The advantage of grafts is that the myocardium tends to recover once the blood supply to it is restored. But no matter how well the job of a bypass done, the fibrosed portions of the heart can never recover.
Though the post-operative mortality is around three per cent, the success rate is impressive because most of these patients had been written off. Just as most of the 221 patients who have had EVPP done at the Vijaya Heart Foundation since 1997, the 60-year-old Manohar Lal Rathi of Chhindwara, Madhya Pradesh, happily shared his tale. Manohar Lal has been going for long walks since his Janardhana EVPP procedure and six grafts. But he admitted that he wouldn't have been around had his heart not been helped some 24 months ago.

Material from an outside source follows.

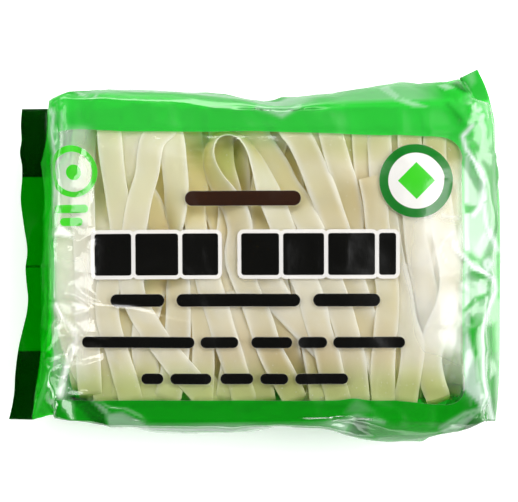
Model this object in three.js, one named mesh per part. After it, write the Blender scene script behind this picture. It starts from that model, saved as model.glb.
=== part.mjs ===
// A sealed clear bag of dried wide rice noodles, lying on its back.
// The bag is a gusseted film tube round a block of noodles. A crimped fin closes each
// end at half height, and the tube's two side panels tuck in between the fin's layers.
//
// Millimetres. +Z up, +X towards the end with the ear, +Y towards the long side that
// the printed front reads as its top. The origin is on the surface that the bag rests
// on, under the middle of its outline.

import * as THREE from "three";
import { ParametricGeometry } from "three/addons/geometries/ParametricGeometry.js";
import { mergeVertices } from "three/addons/utils/BufferGeometryUtils.js";

// ---- driving dimensions ----
const THICKNESS = 52; // block of noodles, back to front
const FACE_WIDTH = 125; // front panel, fold to fold, along Y
const FACE_MIDDLE_Y = -3.7; // middle of the front panel
const SIDE_BULGE = 8; // how far a long side stands out past the folds
const CREASE_LEFT_X = -74; // where the front panel turns down into the left end
const CREASE_RIGHT_X = 87; // and into the right end
const FIN_ROOT_LEFT_X = -86; // where the end meets its fin
const FIN_ROOT_RIGHT_X = 92.5;
const FIN_HEIGHT_Z = 25; // the fins' level above the surface
const FIN_THICKNESS = 1.2; // the crimped layers, with the air between them
const FIN_DEPTH_LEFT = 9.5; // fin, root to cut edge, along X
const FIN_DEPTH_RIGHT = 6.8;
const TUCK_DEPTH = 19; // how far a side panel folds in at an end
const EAR_RISE = 13.5; // the corner of the right fin that isn't tucked in
const EAR_TUCK = 7; // the shallower tuck beside that corner
const CORNER_DROP = 0.13; // the folds' share of the half thickness below the panels
const RELIEF = 0.7; // how far the noodles print through the front

// ---- sampling ----
const ALONG_FACE = 22; // steps across the front, and across the back
const ALONG_SIDE = 8; // steps across each side panel
const FIN_STEPS = 3;
const END_STEPS = 7;
const BODY_STEPS = 30;
const AROUND = 2 * (ALONG_FACE + ALONG_SIDE);
const STATIONS = 2 * (FIN_STEPS + END_STEPS) + BODY_STEPS;

const smooth = (a, b, x) => {
  const t = Math.min(1, Math.max(0, (x - a) / (b - a)));
  return t * t * (3 - 2 * t);
};
const mix = (a, b, t) => a + (b - a) * t;
const bump = (x, at, width) => Math.exp(-(((x - at) / width) ** 2));

// The two cut edges wave, and the left one flares towards the bottom corner.
const leftEdgeX = (y) =>
  FIN_ROOT_LEFT_X -
  FIN_DEPTH_LEFT +
  3.6 * bump(y, -8, 20) -
  3.4 * smooth(-30, -66, y) +
  0.5 * Math.sin(y / 4.1);
const rightEdgeX = (y) =>
  FIN_ROOT_RIGHT_X +
  FIN_DEPTH_RIGHT -
  1.7 * smooth(-40, -67, y) -
  9.2 * smooth(38, 72, y) +
  0.3 * Math.sin(y / 6.3);

// The fins' height waves too, more at the cut edge than at the root.
const finWave = (y, end, out) =>
  out *
  (end < 0
    ? 1.9 * Math.sin(y / 13.5 + 0.6) - 1.3 * smooth(10, 60, y)
    : 1.4 * Math.sin(y / 17 - 0.9) + 3.2 * smooth(40, 74, y));

// One cross-section of the bag at a station along its length.
// end is -1, 0 or +1. turn runs from 0 at the crease to 1 at the fin's root, and out
// runs from 0 at the root to 1 at the cut edge.
function stationAt(v) {
  const k = v * STATIONS;
  if (k <= FIN_STEPS) return { end: -1, turn: 1, out: 1 - k / FIN_STEPS };
  if (k < FIN_STEPS + END_STEPS)
    return { end: -1, turn: 1 - (k - FIN_STEPS) / END_STEPS, out: 0 };
  if (k <= FIN_STEPS + END_STEPS + BODY_STEPS) {
    const t = (k - FIN_STEPS - END_STEPS) / BODY_STEPS;
    return { end: 0, turn: 0, out: 0, x: mix(CREASE_LEFT_X, CREASE_RIGHT_X, t) };
  }
  const r = k - FIN_STEPS - END_STEPS - BODY_STEPS;
  return r <= END_STEPS
    ? { end: 1, turn: r / END_STEPS, out: 0 }
    : { end: 1, turn: 1, out: (r - END_STEPS) / FIN_STEPS };
}

function sectionPoint(u, v, target) {
  const s = stationAt(v);
  const angle = (s.turn * Math.PI) / 2;
  const open = Math.cos(angle); // 1 in the body, 0 at a fin
  const closed = Math.sin(angle);

  // half height of the section, and its closing edge at the very end of a fin
  const edge = s.out > 0.999 ? 0 : 1;
  const half = (THICKNESS / 2) * open + (FIN_THICKNESS / 2) * (1 - open) * edge;

  // the upper corner of the right end isn't tucked, so the fin stands past the fold
  const ear = s.end > 0 ? EAR_RISE * closed ** 3 : 0;
  const low = FACE_MIDDLE_Y - FACE_WIDTH / 2;
  const high = FACE_MIDDLE_Y + FACE_WIDTH / 2 + ear;
  const slack = 3.2 * Math.sin((s.x ?? 0) / 31) + 2.1 * Math.sin((s.x ?? 0) / 13 + 1.2);
  const bulgeLow = SIDE_BULGE * open + (s.end === 0 ? 0.45 * slack : 0);
  const bulgeHigh = (SIDE_BULGE - 1) * open - (s.end === 0 ? 0.35 * slack : 0);
  // the tuck is the void between the side panel's two halves, and is shut in the fin
  const tuck = s.out > 0 ? 0 : TUCK_DEPTH * closed ** 2;
  const tuckHigh = s.out > 0 ? 0 : (s.end > 0 ? EAR_TUCK : TUCK_DEPTH) * closed ** 2;

  // walk round the section: front towards +Y, side, back towards -Y, side
  const n = Math.round(u * AROUND) % AROUND;
  let y, q; // q is height over the middle, from -1 at the back to 1 at the front
  if (n < ALONG_FACE) {
    const t = n / ALONG_FACE;
    y = mix(low, high, t);
    q = 1 - CORNER_DROP * open * Math.abs(2 * t - 1) ** 5;
  } else if (n < ALONG_FACE + ALONG_SIDE) {
    const t = (n - ALONG_FACE) / ALONG_SIDE;
    const p = 1 - 2 * t;
    q = p * (1 - CORNER_DROP * open);
    y = high + bulgeHigh * (1 - p * p) - tuckHigh * (1 - Math.abs(p));
  } else if (n < 2 * ALONG_FACE + ALONG_SIDE) {
    const t = (n - ALONG_FACE - ALONG_SIDE) / ALONG_FACE;
    y = mix(high, low, t);
    q = -(1 - CORNER_DROP * open * Math.abs(2 * t - 1) ** 5);
  } else {
    const t = (n - 2 * ALONG_FACE - ALONG_SIDE) / ALONG_SIDE;
    const p = 2 * t - 1;
    q = p * (1 - CORNER_DROP * open);
    y = low - bulgeLow * (1 - p * p) + tuck * (1 - Math.abs(p));
  }

  // where the section stands along the bag
  let x = s.x;
  if (s.end < 0) {
    x = mix(CREASE_LEFT_X, FIN_ROOT_LEFT_X, closed) - 3.2 * closed * bump(y, -52, 16);
    x = mix(x, leftEdgeX(y), s.out);
  } else if (s.end > 0) {
    x = mix(CREASE_RIGHT_X, FIN_ROOT_RIGHT_X, closed) - 6 * closed * smooth(48, 74, y);
    x = mix(x, rightEdgeX(y), s.out);
  }

  // the back lies flat, and the front is printed through by the noodles under it
  const middle = mix(THICKNESS / 2, FIN_HEIGHT_Z, closed);
  let z = middle + q * half;
  if (q > 0 && s.end === 0 && n > 0 && n < ALONG_FACE)
    z +=
      RELIEF *
      (Math.sin(x / 5.4 + 0.02 * y) * Math.sin(y / 27 + x / 60) - 1) *
      (1 - Math.abs((2 * n) / ALONG_FACE - 1) ** 4);
  if (s.end !== 0) z += closed ** 4 * finWave(y, s.end, mix(0.35, 1, s.out));
  target.set(x, y, z);
}

// A closed solid from a function of two parameters, with its doubled seam points joined
// and the triangles that shrink to nothing at the two cut edges left out.
function closedSolid(fn, slices, stacks) {
  const raw = new ParametricGeometry(fn, slices, stacks);
  raw.deleteAttribute("normal");
  raw.deleteAttribute("uv");
  const g = mergeVertices(raw, 1e-3);
  const kept = [];
  const index = g.index.array;
  for (let i = 0; i < index.length; i += 3) {
    const [a, b, c] = [index[i], index[i + 1], index[i + 2]];
    if (a !== b && b !== c && c !== a) kept.push(a, b, c);
  }
  g.setIndex(kept);
  return g;
}

function centred(g) {
  g.computeBoundingBox();
  const { min, max } = g.boundingBox;
  g.translate(-(min.x + max.x) / 2, -(min.y + max.y) / 2, -min.z);
  return g;
}

function facingOut(g) {
  const p = g.attributes.position;
  const i = g.index.array;
  const a = new THREE.Vector3();
  const b = new THREE.Vector3();
  const c = new THREE.Vector3();
  let volume = 0;
  for (let k = 0; k < i.length; k += 3) {
    a.fromBufferAttribute(p, i[k]);
    b.fromBufferAttribute(p, i[k + 1]);
    c.fromBufferAttribute(p, i[k + 2]);
    volume += a.dot(b.cross(c)) / 6;
  }
  if (volume < 0) {
    const turned = [];
    for (let k = 0; k < i.length; k += 3) turned.push(i[k], i[k + 2], i[k + 1]);
    g.setIndex(turned);
  }
  g.computeVertexNormals();
  return g;
}

const bag = new THREE.Mesh(
  facingOut(centred(closedSolid(sectionPoint, AROUND, STATIONS))),
  new THREE.MeshStandardMaterial({
    color: new THREE.Color(0.12, 0.72, 0.16),
    roughness: 0.22,
    metalness: 0,
    transparent: true,
    opacity: 0.85,
  }),
);
bag.name = "noodle_bag";

const pack = new THREE.Group();
pack.add(bag);

export default pack;
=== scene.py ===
"""A sealed film bag of dried wide rice noodles, lying on its back.

The film is one thin tube, cut and folded as a gusseted flow-wrap bag is, and relaxed here
against the block of noodles by a small position-based solver: the film keeps its length
in every direction, so its folds and creases are those of the real sheet. The noodles are
flat strips laid one by one under the film, and each turns over at the long sides.
"""
import math

import bpy
import numpy as np
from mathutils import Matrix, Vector


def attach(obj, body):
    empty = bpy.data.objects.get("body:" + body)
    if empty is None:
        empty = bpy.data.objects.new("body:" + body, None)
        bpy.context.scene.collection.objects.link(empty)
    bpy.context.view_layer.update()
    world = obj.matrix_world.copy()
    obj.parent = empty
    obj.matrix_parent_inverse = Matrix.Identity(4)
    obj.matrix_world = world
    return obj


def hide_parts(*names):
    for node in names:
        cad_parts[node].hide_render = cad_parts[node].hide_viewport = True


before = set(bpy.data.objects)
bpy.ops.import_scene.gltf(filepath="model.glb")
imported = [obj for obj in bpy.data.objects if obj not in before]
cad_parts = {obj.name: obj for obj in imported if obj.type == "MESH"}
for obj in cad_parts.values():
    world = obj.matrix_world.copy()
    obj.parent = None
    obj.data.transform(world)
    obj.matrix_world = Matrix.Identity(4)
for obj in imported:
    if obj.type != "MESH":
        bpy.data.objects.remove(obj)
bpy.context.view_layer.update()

# =====================================================================================
# 1. The film tube. Millimetres, in the bag's own sketch frame; SHIFT moves that to the
#    CAD frame.
# =====================================================================================
SHIFT = np.array([-0.2545, 1.7401, 0.0])

W = 125.0          # front panel, fold to fold
S = 56.0           # side panel
H = 28.0           # half a side panel
P = 2 * (W + S)    # round the tube
YC = -3.7          # middle of the front panel
LOW, HIGH = YC - W / 2, YC + W / 2
T = 52.0           # block thickness
FL, FR = 10.0, 7.5 # fins
GL, GR = 28.6, 27.8
XL, XR = -74.0, 85.0
BODY = XR - XL
LEN = FL + GL + BODY + GR + FR
VL = FL + GL       # where the front turns into the left end
VR = VL + BODY
EAR = 15.5
GAP = 0.22         # between the layers of a fin
ZFIN = 25.0

def smooth(a, b, x):
    t = np.clip((x - a) / (b - a), 0, 1)
    return t * t * (3 - 2 * t)

def curve(x, xs, ys):
    """smooth interpolation through a few points (monotone-ish cubic on a fine grid)"""
    xs = np.asarray(xs, float); ys = np.asarray(ys, float)
    m = np.gradient(ys, xs)
    i = np.clip(np.searchsorted(xs, x) - 1, 0, len(xs) - 2)
    h = xs[i + 1] - xs[i]
    t = np.clip((x - xs[i]) / h, 0, 1)
    a = (1 + 2 * t) * (1 - t) ** 2
    b = t * (1 - t) ** 2
    c = t * t * (3 - 2 * t)
    d = t * t * (t - 1)
    return a * ys[i] + b * h * m[i] + c * ys[i + 1] + d * h * m[i + 1]

# fins: f runs along the fin from its low corner, in film millimetres
def left_fin(f, e):
    """f 0..125 along the fin, e 0 at the root, 1 at the cut edge"""
    y = LOW + f
    edge = curve(y, [-66.5, -64, -56, -48, -36, -28, -24, -18, -10, -5, 0, 13, 22, 32, 36, 41, 46, 52, 59.4],
                    [-99.2, -98.5, -96.9, -96.3, -94.5, -92.5, -91.5, -90.8, -91.5, -91.8, -91.2, -92.9, -94.1, -93.6, -93.7, -94.6, -94.0, -94.3, -93.9])
    root = curve(y, [-66.5, -55, -45, -30, 0, 40, 59.4], [-89.6, -88.2, -86.8, -85.4, -84.6, -84.0, -83.4])
    z0 = ZFIN + 0.6 * np.sin(y / 13.0)
    z1 = ZFIN + curve(y, [-66.5, -50, -30, -12, 5, 25, 45, 59.4], [-1.5, 0.5, 3.2, 4.2, 3.0, 0.5, -1.0, -2.2])
    ease = e * e * (3 - 2 * e) * 0.35 + e * 0.65
    return np.stack([root + (edge - root) * e, y + 0 * e, z0 + (z1 - z0) * ease], -1)

_RX = np.array([96.7, 97.8, 98.5, 98.9, 99.0, 99.0, 98.6, 97.4, 96.6, 96.2, 95.4, 92.8, 88.9])
_RY = np.array([-67.1, -58.2, -47.5, -36.6, -22.5, 6.0, 24.9, 35.8, 48.5, 54.9, 57.9, 66.4, 74.4])
_RS = np.concatenate([[0], np.cumsum(np.hypot(np.diff(_RX), np.diff(_RY)))])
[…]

What matters is many hopeless patients get a chance to live near-normally again. From being an end-stage Class IV `D' to Class II `B' patient. The question of "control" is absurd, as no doctor in his right mind will refuse to do what must be done just because control data are required for a publication. The trick lies in identifying the fibrosed sections and leaving them out when attaching the PTFE patch to reconstruct the LV. Another trick is in not damaging the ventricular spetum. The added hurdle is the superior skills needed, because the reconstructed volume lies below the patch and it vanishes from sight as the suturing progresses.
The procedure has not spread probably because not many trust their hands to give it s shot, and secondly not many are willing to translate their 3D knowledge of the LV to give it the skewed conical shape of a good one. And it has not spread because it is easy to raise the "scientific validity" issue; and easier still to throw up one's hands and say, "Sorry! You need a transplant."